Quote the lines exactly, starting with the line that contains "barrel_wood, pieces = build_barrel()" and ending with the line that contains "points = [vertex.co", and leave out all other lines.

(Object modeling scripts)
──────────
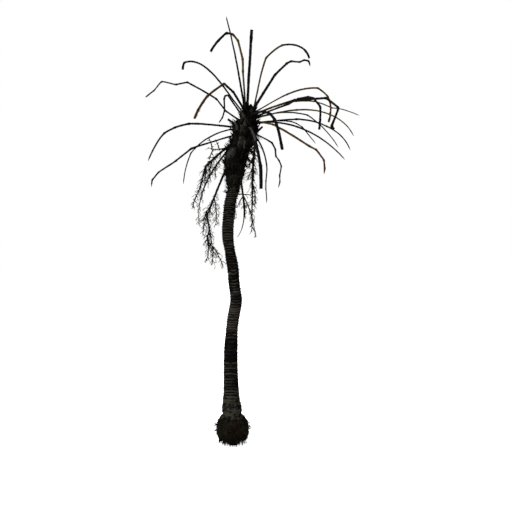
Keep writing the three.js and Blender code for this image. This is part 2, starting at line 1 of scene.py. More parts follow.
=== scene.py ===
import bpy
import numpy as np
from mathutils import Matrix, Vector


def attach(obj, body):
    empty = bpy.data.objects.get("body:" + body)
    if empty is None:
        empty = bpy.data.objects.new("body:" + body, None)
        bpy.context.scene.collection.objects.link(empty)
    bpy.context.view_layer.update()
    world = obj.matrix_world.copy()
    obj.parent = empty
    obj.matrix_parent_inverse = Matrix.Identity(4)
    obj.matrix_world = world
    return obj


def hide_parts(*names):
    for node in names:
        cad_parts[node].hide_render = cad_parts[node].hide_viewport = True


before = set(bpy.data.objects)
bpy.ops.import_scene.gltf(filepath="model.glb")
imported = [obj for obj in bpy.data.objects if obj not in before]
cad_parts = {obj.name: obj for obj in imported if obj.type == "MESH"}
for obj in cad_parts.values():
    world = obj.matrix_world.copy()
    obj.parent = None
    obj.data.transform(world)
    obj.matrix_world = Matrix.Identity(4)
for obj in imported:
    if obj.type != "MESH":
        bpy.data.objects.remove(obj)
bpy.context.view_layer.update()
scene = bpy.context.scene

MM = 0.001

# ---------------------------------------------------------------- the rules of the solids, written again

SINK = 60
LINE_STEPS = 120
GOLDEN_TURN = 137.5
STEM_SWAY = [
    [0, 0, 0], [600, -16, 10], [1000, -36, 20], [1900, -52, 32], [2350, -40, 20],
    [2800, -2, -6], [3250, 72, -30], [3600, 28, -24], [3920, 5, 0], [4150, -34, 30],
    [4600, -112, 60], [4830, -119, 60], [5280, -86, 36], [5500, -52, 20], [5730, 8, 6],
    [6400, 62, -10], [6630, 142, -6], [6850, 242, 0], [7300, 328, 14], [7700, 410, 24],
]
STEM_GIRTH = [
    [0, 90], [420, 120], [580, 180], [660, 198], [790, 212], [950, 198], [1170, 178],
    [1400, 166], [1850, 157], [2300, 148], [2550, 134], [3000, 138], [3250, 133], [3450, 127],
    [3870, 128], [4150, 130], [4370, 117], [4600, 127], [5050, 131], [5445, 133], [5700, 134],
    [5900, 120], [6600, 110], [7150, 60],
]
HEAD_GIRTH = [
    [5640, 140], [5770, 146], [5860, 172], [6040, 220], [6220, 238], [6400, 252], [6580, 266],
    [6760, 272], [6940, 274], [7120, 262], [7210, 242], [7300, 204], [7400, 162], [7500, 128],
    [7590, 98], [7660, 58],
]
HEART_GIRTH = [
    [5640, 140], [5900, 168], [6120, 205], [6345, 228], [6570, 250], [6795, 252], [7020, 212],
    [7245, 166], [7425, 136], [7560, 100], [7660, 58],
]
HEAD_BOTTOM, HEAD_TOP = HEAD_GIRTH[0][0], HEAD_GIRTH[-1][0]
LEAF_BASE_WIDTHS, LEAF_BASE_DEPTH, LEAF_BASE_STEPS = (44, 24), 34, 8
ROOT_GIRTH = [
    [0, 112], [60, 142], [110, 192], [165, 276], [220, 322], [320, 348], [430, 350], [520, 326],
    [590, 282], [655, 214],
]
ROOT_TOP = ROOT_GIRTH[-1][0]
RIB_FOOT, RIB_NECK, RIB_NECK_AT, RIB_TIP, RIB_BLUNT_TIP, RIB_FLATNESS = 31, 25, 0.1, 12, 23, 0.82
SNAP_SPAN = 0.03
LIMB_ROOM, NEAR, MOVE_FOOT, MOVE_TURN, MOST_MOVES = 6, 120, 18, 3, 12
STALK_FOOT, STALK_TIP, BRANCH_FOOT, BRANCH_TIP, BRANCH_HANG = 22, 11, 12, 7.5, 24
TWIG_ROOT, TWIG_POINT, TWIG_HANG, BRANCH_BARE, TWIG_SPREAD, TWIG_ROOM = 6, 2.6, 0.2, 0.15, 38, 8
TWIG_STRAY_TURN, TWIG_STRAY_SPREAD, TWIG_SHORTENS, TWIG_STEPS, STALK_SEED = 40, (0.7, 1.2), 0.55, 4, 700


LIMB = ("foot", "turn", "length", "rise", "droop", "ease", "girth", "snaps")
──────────
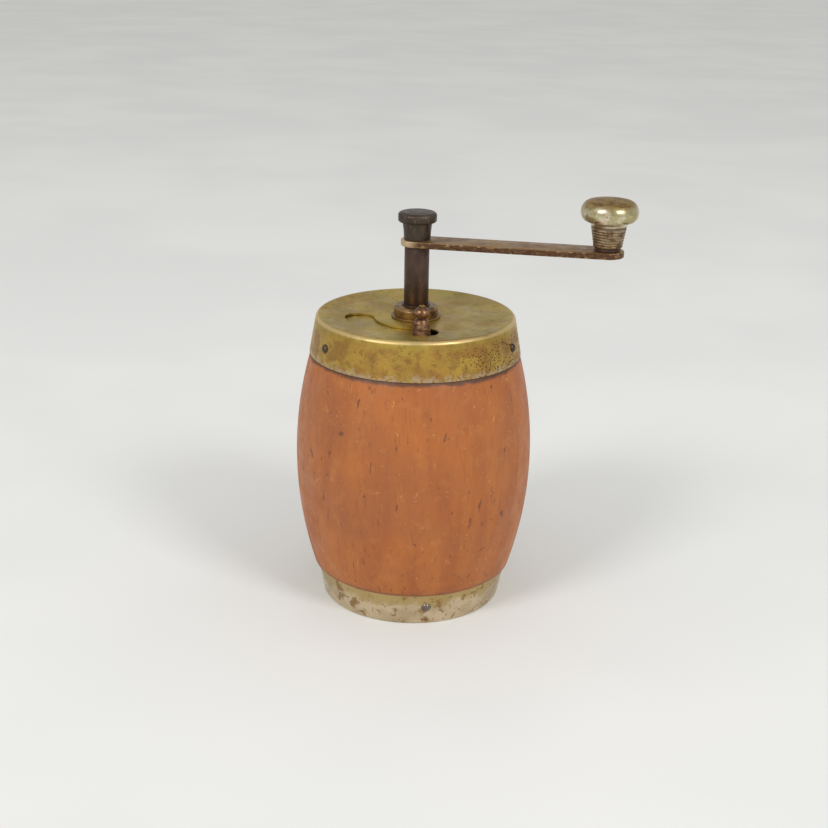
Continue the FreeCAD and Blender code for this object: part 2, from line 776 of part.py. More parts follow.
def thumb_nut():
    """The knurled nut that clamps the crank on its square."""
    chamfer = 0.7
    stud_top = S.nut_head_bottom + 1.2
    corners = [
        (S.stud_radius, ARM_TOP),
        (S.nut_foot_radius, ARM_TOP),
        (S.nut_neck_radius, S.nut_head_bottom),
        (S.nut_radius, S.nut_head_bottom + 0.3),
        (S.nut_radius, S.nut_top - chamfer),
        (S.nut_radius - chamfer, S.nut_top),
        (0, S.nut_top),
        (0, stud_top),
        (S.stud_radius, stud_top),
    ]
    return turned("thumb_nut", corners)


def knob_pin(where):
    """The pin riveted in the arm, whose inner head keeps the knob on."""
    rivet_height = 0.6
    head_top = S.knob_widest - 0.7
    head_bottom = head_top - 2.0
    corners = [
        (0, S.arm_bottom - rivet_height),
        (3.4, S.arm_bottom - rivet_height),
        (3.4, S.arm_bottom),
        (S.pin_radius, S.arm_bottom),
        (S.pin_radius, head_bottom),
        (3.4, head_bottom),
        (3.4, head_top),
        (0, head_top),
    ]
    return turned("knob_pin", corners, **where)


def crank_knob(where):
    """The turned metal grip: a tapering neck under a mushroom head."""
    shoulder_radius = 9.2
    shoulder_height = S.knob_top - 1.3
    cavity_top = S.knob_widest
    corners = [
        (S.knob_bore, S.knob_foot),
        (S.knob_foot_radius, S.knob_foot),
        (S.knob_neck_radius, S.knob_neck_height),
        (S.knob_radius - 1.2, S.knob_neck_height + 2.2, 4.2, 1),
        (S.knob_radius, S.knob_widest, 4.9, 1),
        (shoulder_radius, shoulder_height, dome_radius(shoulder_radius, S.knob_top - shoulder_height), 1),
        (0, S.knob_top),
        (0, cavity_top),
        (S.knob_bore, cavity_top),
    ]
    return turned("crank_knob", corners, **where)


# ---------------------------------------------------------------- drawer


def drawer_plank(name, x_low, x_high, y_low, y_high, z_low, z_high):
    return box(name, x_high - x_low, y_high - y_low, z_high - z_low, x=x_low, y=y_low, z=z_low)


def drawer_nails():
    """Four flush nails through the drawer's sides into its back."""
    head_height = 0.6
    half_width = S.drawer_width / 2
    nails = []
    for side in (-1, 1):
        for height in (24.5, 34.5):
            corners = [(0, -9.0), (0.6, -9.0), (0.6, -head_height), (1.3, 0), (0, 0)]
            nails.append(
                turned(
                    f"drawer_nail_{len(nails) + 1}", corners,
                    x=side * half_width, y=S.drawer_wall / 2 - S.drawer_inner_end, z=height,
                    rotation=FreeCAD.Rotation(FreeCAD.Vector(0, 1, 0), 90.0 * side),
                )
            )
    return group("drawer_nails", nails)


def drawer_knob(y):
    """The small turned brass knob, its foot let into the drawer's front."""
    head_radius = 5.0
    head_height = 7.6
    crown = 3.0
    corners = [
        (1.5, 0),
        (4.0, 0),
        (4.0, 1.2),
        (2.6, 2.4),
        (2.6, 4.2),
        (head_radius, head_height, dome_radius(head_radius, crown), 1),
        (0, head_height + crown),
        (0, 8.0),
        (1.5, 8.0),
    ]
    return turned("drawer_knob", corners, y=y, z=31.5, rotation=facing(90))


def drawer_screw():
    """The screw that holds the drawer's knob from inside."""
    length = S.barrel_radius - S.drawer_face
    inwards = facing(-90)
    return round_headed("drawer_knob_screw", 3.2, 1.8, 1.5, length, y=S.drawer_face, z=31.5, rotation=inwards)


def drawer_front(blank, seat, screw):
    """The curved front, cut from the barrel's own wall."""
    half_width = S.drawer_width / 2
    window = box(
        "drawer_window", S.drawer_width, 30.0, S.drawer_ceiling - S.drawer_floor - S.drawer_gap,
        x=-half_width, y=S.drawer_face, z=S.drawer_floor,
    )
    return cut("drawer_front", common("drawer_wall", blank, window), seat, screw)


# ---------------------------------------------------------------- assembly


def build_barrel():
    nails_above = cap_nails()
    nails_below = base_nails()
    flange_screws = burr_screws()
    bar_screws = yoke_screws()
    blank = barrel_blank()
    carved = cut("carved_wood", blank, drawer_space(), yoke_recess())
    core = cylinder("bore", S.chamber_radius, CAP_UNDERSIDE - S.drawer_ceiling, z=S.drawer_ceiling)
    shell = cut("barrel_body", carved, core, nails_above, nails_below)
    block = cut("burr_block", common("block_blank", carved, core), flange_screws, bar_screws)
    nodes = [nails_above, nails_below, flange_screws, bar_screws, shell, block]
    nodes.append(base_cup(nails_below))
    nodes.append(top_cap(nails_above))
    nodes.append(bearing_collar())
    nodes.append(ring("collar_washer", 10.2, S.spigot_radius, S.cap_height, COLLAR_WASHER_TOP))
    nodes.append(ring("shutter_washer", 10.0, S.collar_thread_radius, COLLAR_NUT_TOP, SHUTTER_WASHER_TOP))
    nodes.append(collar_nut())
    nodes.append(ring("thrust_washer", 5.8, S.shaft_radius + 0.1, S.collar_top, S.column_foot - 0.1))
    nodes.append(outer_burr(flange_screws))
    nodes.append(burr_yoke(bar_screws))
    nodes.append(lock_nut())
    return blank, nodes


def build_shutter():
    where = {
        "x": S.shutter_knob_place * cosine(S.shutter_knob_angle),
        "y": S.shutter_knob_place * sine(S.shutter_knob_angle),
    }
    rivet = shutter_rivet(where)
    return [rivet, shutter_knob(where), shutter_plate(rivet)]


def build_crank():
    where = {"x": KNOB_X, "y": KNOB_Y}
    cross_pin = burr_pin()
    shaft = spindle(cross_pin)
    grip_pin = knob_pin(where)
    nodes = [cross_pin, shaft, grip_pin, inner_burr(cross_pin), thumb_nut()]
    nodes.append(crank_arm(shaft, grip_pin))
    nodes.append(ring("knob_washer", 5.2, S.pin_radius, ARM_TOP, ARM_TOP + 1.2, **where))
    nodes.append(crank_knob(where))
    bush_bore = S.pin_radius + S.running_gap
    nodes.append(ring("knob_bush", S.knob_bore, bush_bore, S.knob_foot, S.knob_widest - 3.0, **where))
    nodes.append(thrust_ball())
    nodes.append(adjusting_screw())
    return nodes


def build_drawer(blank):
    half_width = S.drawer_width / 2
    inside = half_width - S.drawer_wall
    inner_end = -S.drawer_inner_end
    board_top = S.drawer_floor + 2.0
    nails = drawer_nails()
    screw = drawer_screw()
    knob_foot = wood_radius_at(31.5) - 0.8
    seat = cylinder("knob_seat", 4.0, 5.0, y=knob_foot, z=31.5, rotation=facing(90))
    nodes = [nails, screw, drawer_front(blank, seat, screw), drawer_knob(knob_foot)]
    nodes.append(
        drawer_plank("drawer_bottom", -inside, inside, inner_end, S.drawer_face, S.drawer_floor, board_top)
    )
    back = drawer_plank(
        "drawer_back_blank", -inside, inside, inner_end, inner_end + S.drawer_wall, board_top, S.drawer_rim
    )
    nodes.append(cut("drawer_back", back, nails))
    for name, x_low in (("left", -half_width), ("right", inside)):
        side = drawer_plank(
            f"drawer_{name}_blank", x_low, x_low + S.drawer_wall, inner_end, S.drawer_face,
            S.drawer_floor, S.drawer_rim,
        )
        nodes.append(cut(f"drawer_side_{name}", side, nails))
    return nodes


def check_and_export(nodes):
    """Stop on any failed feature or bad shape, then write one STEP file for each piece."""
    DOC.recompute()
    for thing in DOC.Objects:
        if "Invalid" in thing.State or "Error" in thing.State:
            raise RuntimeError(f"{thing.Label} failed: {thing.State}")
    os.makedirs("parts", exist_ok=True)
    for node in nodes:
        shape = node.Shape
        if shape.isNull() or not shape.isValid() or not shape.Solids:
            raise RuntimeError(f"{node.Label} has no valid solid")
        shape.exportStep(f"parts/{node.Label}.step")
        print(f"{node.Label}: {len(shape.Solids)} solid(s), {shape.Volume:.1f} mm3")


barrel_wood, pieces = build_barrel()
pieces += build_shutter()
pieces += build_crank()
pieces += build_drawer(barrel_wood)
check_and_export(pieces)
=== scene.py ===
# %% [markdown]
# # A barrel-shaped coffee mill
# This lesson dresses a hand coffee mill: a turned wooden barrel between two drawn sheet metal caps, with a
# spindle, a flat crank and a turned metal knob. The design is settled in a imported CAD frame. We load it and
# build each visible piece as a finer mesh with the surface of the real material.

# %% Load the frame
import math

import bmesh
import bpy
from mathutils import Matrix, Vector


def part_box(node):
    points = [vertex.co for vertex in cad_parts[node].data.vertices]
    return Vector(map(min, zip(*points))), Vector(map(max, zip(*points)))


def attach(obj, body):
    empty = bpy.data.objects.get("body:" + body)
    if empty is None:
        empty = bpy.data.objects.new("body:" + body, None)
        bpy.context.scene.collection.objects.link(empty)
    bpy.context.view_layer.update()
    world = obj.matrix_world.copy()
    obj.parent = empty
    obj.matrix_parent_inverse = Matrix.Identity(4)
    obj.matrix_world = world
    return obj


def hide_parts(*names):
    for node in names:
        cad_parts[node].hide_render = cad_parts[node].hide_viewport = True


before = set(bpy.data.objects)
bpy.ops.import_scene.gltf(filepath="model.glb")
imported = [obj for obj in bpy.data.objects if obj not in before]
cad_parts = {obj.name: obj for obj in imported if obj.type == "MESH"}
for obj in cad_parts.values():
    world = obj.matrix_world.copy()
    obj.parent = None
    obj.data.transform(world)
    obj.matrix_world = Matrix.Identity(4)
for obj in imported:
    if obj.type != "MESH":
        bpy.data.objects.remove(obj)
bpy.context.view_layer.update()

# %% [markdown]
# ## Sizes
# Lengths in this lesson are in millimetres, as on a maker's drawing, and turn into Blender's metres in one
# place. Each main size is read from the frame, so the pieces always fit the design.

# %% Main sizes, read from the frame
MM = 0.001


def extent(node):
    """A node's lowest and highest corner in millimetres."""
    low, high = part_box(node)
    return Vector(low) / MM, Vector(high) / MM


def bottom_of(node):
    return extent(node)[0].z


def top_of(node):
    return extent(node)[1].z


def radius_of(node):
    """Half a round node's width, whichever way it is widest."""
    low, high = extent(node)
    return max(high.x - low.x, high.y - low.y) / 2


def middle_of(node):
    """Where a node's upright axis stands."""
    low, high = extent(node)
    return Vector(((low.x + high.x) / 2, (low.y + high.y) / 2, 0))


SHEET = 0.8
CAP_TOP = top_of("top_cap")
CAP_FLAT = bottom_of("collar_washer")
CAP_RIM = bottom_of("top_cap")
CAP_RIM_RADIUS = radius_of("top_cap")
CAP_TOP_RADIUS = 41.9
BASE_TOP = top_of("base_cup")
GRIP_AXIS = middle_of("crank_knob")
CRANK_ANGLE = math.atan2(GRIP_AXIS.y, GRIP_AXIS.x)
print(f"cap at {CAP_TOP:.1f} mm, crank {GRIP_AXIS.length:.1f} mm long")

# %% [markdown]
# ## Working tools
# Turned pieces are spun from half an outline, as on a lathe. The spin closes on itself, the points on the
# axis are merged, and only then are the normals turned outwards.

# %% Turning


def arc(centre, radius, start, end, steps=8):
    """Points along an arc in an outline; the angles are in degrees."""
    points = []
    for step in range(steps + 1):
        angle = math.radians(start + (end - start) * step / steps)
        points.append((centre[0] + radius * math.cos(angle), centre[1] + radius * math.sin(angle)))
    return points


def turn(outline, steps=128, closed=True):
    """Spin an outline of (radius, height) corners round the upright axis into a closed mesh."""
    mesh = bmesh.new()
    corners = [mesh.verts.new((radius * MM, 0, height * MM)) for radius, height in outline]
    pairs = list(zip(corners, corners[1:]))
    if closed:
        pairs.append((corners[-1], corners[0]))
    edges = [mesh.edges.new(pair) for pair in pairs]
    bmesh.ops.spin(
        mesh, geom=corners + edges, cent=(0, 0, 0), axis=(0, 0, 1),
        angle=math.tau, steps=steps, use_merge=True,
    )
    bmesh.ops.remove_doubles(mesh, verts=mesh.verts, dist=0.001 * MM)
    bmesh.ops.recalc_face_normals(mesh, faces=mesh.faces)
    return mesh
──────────
(Exercise answer)
barrel_wood, pieces = build_barrel()
pieces += build_shutter()
pieces += build_crank()
pieces += build_drawer(barrel_wood)
check_and_export(pieces)
=== scene.py ===
# %% [markdown]
# # A barrel-shaped coffee mill
# This lesson dresses a hand coffee mill: a turned wooden barrel between two drawn sheet metal caps, with a
# spindle, a flat crank and a turned metal knob. The design is settled in a imported CAD frame. We load it and
# build each visible piece as a finer mesh with the surface of the real material.

# %% Load the frame
import math

import bmesh
import bpy
from mathutils import Matrix, Vector


def part_box(node):
    points = [vertex.co for vertex in cad_parts[node].data.vertices]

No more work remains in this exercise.